▸ Task to complete
Quote the whole listing verbatim.

— start of Material —

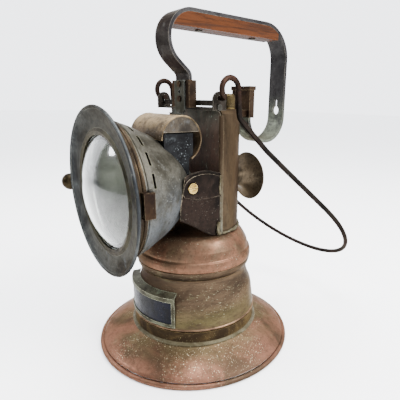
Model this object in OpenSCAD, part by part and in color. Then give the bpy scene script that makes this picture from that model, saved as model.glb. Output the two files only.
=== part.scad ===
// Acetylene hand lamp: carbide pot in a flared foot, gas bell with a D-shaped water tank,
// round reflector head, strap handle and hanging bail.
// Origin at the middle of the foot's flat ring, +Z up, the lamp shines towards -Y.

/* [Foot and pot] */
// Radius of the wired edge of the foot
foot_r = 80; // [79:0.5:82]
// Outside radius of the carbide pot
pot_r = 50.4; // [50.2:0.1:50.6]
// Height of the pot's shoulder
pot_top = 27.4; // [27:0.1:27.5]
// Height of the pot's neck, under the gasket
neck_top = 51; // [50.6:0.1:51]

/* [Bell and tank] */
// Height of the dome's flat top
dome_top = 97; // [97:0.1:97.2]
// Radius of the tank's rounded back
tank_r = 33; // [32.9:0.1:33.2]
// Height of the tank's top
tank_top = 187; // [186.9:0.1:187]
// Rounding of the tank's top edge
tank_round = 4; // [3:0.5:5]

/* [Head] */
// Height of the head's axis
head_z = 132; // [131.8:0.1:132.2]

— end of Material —

▸ Exercise output
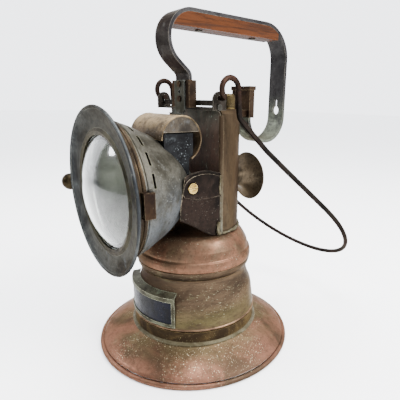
Model this object in OpenSCAD, part by part and in color. Then give the bpy scene script that makes this picture from that model, saved as model.glb. Output the two files only.
=== part.scad ===
// Acetylene hand lamp: carbide pot in a flared foot, gas bell with a D-shaped water tank,
// round reflector head, strap handle and hanging bail.
// Origin at the middle of the foot's flat ring, +Z up, the lamp shines towards -Y.

/* [Foot and pot] */
// Radius of the wired edge of the foot
foot_r = 80; // [79:0.5:82]
// Outside radius of the carbide pot
pot_r = 50.4; // [50.2:0.1:50.6]
// Height of the pot's shoulder
pot_top = 27.4; // [27:0.1:27.5]
// Height of the pot's neck, under the gasket
neck_top = 51; // [50.6:0.1:51]

/* [Bell and tank] */
// Height of the dome's flat top
dome_top = 97; // [97:0.1:97.2]
// Radius of the tank's rounded back
tank_r = 33; // [32.9:0.1:33.2]
// Height of the tank's top
tank_top = 187; // [186.9:0.1:187]
// Rounding of the tank's top edge
tank_round = 4; // [3:0.5:5]

/* [Head] */
// Height of the head's axis
head_z = 132; // [131.8:0.1:132.2]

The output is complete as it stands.